DATA SUPPLIED |
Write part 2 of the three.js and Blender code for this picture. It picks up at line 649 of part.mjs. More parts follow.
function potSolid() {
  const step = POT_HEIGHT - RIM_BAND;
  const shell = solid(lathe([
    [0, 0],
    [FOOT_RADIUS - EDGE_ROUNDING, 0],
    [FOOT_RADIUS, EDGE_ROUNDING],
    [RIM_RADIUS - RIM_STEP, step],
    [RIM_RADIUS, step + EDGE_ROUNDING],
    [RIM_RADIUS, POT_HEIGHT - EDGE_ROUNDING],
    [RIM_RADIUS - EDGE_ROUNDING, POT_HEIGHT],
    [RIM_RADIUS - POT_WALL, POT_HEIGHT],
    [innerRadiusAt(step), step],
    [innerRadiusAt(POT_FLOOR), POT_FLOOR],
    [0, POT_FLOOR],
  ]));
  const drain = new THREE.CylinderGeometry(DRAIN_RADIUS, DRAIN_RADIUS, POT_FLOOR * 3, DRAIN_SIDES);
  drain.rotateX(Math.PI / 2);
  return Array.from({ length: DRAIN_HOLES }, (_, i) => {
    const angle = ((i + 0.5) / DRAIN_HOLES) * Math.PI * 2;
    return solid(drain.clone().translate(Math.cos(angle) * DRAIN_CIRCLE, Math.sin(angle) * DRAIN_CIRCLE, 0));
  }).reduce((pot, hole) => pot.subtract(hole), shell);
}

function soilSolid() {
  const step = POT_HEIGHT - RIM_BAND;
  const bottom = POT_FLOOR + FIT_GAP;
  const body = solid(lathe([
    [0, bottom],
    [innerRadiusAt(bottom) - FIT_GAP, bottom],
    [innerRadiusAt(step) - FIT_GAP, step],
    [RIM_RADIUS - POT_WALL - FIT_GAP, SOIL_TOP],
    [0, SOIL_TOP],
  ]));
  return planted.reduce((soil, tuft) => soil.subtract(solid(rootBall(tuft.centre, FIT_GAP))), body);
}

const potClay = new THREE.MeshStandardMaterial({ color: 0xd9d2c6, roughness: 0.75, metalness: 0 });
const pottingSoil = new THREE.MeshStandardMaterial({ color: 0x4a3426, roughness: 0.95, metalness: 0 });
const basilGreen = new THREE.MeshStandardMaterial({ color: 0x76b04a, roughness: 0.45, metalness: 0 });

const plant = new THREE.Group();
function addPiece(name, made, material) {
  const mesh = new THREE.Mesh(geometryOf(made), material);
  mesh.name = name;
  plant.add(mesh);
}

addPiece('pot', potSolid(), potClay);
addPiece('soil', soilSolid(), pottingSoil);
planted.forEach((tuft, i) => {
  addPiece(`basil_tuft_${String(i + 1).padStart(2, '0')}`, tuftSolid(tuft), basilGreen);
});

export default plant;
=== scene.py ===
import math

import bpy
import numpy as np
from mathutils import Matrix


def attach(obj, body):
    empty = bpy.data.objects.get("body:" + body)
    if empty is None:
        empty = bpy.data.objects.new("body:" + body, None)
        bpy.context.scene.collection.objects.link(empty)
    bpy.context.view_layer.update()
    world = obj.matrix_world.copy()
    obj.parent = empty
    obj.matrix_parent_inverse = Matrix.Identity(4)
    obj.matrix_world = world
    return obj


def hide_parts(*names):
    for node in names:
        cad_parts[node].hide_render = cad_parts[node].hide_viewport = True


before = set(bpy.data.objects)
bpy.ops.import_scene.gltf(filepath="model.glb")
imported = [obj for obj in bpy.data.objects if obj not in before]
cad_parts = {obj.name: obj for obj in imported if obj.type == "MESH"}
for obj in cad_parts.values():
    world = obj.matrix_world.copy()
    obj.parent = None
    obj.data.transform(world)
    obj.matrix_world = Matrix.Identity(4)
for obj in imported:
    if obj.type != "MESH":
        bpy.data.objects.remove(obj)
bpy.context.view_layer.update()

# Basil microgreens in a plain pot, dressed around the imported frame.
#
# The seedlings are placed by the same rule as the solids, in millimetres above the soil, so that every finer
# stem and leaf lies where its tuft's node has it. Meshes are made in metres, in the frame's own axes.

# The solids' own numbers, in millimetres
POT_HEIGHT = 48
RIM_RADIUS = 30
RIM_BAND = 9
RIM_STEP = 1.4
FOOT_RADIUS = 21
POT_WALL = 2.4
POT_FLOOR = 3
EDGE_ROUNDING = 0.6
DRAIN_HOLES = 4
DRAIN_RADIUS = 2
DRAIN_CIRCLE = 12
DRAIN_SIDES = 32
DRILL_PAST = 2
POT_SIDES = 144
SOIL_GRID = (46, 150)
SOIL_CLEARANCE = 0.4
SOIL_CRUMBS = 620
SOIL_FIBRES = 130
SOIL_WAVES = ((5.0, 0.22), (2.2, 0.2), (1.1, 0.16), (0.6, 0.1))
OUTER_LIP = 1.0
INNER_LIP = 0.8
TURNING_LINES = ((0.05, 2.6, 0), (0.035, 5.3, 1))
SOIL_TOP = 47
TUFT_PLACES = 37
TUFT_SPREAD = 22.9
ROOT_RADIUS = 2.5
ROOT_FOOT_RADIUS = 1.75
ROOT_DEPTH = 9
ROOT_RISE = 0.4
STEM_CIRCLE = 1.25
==
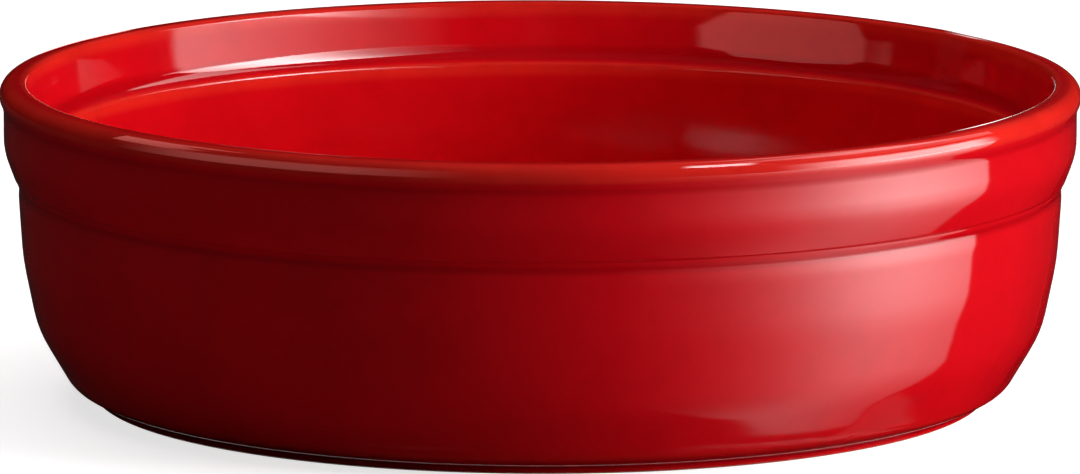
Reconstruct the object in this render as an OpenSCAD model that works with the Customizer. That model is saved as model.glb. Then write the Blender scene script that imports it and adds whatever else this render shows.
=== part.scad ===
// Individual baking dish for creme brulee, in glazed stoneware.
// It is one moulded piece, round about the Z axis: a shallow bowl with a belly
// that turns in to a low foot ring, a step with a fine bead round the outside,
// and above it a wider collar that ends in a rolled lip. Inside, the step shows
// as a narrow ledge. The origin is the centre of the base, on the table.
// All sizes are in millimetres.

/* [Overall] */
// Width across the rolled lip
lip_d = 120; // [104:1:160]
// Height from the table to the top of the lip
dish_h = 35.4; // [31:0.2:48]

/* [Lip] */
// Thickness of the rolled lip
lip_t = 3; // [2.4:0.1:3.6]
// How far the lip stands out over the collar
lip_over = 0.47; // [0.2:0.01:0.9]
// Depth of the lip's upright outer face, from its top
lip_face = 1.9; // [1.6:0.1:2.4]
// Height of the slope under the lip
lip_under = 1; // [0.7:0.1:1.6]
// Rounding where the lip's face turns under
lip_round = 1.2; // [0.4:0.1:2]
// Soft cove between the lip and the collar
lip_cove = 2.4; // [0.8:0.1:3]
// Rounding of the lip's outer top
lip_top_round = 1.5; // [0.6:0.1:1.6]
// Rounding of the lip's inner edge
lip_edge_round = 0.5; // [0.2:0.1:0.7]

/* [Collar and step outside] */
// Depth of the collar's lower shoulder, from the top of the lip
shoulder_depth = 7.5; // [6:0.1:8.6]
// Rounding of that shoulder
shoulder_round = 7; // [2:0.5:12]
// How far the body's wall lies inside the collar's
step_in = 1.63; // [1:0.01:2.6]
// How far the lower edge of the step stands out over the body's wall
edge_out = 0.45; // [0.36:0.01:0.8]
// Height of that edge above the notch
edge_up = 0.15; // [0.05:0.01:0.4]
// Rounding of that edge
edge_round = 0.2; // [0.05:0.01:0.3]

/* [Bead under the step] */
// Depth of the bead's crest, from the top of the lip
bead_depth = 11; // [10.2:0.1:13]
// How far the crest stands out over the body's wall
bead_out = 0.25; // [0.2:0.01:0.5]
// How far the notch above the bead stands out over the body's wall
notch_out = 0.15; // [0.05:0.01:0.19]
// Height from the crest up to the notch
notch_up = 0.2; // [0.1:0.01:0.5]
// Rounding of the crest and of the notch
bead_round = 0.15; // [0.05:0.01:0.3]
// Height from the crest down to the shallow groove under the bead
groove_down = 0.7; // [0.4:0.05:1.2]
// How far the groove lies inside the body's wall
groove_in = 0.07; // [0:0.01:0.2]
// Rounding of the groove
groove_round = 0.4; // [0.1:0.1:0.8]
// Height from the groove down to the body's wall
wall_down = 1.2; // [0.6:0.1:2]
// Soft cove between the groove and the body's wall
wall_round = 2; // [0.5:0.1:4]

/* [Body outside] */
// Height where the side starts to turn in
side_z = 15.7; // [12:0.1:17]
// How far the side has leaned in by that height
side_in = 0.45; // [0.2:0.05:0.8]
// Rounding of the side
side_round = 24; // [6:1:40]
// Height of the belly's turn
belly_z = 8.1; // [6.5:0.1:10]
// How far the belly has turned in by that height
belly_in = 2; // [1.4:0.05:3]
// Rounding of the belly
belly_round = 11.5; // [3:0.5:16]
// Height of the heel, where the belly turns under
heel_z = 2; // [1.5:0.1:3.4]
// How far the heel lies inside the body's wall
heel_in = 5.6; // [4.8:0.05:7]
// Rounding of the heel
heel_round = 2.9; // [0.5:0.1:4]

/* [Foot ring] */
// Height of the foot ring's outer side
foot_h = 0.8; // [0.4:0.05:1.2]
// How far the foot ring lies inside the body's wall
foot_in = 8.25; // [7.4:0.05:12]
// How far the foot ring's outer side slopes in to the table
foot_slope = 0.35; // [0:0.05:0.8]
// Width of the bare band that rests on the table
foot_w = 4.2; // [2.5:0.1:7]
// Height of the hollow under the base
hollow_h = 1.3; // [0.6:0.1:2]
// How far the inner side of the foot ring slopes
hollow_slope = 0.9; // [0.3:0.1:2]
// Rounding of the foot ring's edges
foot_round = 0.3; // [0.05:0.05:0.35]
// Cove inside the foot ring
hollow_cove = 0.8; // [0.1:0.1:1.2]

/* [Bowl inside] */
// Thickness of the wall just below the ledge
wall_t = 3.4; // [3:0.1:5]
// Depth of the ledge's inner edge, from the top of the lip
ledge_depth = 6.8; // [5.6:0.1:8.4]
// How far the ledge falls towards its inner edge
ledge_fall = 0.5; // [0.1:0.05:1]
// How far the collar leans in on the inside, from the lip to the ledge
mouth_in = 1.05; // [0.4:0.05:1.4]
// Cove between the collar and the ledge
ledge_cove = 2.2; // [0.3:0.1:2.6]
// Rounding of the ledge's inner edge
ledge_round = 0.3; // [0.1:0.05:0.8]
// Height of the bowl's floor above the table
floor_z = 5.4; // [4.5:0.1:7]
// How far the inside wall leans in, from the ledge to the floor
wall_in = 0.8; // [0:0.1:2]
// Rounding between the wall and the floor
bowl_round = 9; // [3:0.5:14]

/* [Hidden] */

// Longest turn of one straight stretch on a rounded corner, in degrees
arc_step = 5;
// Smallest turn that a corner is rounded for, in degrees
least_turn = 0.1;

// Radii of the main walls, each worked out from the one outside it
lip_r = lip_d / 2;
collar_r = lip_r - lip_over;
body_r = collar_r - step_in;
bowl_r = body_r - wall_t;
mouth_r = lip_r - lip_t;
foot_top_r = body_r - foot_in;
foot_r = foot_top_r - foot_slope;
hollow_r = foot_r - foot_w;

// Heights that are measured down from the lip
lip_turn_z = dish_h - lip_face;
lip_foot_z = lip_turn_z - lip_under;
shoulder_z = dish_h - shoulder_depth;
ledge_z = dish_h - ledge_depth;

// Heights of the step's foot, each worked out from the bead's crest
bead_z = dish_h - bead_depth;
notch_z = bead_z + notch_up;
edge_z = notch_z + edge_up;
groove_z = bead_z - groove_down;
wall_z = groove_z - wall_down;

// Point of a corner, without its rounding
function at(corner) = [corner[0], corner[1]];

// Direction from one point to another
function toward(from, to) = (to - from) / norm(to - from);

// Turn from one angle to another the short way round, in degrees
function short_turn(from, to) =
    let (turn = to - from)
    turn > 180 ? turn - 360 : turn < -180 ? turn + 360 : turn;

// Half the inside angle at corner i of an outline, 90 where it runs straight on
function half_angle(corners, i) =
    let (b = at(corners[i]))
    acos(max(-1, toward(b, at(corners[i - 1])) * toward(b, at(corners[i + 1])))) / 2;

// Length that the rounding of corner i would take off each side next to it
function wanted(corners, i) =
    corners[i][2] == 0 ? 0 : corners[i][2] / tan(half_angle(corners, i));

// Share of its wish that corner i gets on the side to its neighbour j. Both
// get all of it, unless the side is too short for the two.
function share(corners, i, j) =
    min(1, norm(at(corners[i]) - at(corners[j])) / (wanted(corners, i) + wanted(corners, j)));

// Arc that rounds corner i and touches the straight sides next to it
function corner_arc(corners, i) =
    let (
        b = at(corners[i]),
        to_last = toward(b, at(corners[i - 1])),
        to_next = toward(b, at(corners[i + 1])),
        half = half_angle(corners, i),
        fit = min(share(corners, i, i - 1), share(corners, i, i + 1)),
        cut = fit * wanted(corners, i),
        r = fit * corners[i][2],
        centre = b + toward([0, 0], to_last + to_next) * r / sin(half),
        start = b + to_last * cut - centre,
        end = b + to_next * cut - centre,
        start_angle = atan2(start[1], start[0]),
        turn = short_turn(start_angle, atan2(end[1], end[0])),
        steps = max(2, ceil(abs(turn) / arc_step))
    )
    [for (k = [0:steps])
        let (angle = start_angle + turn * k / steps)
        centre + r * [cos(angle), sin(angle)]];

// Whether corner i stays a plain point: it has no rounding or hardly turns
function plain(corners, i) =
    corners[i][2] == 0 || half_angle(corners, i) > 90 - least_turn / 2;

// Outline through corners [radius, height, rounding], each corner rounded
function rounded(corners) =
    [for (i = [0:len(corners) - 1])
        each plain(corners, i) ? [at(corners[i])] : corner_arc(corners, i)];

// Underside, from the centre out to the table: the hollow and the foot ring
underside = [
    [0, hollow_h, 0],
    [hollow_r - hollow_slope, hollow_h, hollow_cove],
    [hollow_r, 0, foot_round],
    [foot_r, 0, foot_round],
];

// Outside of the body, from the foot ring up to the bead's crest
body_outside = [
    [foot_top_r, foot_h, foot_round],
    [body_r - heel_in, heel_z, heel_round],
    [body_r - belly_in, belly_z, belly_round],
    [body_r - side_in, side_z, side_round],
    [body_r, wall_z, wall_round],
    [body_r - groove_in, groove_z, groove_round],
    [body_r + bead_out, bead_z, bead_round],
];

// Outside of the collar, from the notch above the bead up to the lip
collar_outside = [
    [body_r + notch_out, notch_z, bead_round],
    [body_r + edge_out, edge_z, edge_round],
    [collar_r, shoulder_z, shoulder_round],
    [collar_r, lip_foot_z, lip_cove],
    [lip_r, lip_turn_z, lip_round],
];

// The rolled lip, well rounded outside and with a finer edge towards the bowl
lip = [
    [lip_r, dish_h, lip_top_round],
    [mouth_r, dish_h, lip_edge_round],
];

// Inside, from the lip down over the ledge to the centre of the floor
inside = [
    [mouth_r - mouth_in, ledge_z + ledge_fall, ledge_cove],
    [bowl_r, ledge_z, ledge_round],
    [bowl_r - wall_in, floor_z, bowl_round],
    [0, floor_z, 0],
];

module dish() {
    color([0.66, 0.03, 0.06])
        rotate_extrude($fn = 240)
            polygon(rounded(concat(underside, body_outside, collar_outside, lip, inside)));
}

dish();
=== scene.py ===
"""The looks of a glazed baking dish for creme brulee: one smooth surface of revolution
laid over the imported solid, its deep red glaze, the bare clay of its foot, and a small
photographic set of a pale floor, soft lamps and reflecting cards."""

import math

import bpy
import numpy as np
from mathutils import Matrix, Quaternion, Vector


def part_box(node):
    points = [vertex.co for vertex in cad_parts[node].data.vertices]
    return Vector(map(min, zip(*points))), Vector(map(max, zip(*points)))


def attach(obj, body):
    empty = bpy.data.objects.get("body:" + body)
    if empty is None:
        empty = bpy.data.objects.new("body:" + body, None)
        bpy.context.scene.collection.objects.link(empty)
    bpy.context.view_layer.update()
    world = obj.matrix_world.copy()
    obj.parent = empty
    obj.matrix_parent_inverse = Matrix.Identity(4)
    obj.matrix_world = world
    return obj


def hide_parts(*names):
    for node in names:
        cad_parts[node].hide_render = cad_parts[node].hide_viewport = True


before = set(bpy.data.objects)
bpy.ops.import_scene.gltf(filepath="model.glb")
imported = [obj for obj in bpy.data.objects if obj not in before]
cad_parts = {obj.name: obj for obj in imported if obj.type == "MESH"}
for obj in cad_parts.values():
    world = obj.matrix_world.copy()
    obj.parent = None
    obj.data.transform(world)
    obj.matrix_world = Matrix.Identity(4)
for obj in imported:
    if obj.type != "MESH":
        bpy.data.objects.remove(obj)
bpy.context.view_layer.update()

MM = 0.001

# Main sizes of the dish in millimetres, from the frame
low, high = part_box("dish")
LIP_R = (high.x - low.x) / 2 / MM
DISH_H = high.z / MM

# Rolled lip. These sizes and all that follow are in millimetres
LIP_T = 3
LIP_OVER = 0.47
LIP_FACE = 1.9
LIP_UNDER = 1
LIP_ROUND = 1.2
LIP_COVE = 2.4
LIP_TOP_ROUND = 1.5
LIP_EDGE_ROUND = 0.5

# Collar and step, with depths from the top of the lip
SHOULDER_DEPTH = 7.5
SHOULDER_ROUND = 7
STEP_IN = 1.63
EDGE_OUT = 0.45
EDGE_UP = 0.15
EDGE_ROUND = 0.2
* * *
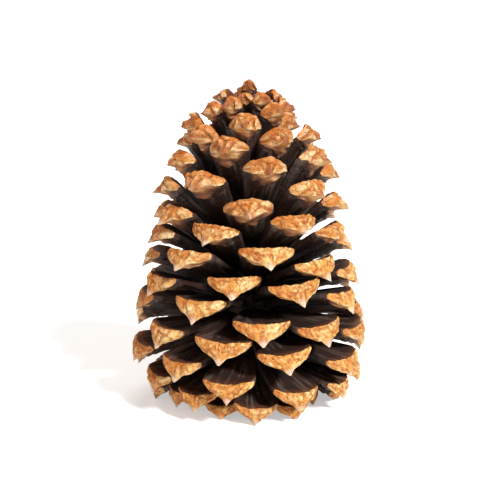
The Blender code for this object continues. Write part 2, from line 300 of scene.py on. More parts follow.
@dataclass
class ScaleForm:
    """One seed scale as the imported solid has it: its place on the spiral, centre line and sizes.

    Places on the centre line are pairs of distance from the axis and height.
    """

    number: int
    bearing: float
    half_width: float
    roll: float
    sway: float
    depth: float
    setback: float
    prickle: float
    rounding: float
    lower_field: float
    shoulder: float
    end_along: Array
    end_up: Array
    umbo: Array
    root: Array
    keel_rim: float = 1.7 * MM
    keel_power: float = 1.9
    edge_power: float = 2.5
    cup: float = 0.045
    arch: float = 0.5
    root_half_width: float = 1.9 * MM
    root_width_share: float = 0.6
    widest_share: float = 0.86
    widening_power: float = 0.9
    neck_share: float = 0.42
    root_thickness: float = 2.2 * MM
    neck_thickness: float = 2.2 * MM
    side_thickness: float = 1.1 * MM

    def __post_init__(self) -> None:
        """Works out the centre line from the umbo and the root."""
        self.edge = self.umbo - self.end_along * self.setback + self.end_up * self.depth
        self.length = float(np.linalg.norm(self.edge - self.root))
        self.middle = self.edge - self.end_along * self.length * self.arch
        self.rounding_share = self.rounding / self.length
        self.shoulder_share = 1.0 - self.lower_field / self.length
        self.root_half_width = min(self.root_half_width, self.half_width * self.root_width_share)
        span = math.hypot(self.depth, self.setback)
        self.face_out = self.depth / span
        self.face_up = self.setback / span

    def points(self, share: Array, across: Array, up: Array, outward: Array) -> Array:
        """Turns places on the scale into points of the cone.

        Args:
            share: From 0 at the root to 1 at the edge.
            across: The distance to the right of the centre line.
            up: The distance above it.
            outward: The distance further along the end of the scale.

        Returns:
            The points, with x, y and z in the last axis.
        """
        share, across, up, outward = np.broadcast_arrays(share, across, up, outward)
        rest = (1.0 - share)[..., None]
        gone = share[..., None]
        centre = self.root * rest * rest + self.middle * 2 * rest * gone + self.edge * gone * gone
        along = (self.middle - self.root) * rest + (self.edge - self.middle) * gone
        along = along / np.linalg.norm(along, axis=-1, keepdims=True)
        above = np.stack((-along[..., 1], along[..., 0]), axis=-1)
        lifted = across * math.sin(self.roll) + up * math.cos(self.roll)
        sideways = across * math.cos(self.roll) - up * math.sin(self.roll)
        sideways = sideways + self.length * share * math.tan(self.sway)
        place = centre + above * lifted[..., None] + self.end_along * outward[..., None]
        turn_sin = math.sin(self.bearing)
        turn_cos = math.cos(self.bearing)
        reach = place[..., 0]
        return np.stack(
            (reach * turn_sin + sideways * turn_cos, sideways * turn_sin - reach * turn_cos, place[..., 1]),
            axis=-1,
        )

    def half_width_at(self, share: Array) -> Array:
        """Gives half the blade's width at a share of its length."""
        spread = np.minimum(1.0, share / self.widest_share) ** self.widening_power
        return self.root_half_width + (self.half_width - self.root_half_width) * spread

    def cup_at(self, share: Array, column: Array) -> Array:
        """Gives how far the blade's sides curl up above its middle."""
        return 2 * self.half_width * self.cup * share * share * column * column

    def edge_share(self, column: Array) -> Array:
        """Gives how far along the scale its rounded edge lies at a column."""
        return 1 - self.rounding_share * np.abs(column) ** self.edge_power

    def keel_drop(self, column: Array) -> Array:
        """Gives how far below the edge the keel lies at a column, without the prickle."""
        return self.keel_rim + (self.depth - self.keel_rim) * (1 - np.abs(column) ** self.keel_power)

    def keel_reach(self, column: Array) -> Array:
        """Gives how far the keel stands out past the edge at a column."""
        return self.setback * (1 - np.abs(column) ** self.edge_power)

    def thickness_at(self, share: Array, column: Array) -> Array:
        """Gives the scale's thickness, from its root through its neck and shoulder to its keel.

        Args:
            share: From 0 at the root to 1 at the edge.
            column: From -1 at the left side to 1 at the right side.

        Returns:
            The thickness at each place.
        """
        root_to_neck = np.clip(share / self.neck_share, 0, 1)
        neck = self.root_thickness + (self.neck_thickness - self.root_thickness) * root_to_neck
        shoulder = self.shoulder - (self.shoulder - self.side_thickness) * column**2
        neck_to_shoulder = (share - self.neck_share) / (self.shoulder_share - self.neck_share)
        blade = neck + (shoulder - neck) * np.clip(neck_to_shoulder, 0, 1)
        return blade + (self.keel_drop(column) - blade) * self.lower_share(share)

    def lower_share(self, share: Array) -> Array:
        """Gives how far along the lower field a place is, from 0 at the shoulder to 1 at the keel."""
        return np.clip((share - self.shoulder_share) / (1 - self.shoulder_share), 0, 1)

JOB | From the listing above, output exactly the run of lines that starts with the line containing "addPiece('pot', potSolid(), potClay);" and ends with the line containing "# stem and leaf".

ANSWER TO THE PROBLEM |
addPiece('pot', potSolid(), potClay);
addPiece('soil', soilSolid(), pottingSoil);
planted.forEach((tuft, i) => {
  addPiece(`basil_tuft_${String(i + 1).padStart(2, '0')}`, tuftSolid(tuft), basilGreen);
});

export default plant;
=== scene.py ===
import math

import bpy
import numpy as np
from mathutils import Matrix


def attach(obj, body):
    empty = bpy.data.objects.get("body:" + body)
    if empty is None:
        empty = bpy.data.objects.new("body:" + body, None)
        bpy.context.scene.collection.objects.link(empty)
    bpy.context.view_layer.update()
    world = obj.matrix_world.copy()
    obj.parent = empty
    obj.matrix_parent_inverse = Matrix.Identity(4)
    obj.matrix_world = world
    return obj


def hide_parts(*names):
    for node in names:
        cad_parts[node].hide_render = cad_parts[node].hide_viewport = True


before = set(bpy.data.objects)
bpy.ops.import_scene.gltf(filepath="model.glb")
imported = [obj for obj in bpy.data.objects if obj not in before]
cad_parts = {obj.name: obj for obj in imported if obj.type == "MESH"}
for obj in cad_parts.values():
    world = obj.matrix_world.copy()
    obj.parent = None
    obj.data.transform(world)
    obj.matrix_world = Matrix.Identity(4)
for obj in imported:
    if obj.type != "MESH":
        bpy.data.objects.remove(obj)
bpy.context.view_layer.update()

# Basil microgreens in a plain pot, dressed around the imported frame.
#
# The seedlings are placed by the same rule as the solids, in millimetres above the soil, so that every finer
# stem and leaf lies where its tuft's node has it. Meshes are made in metres, in the frame's own axes.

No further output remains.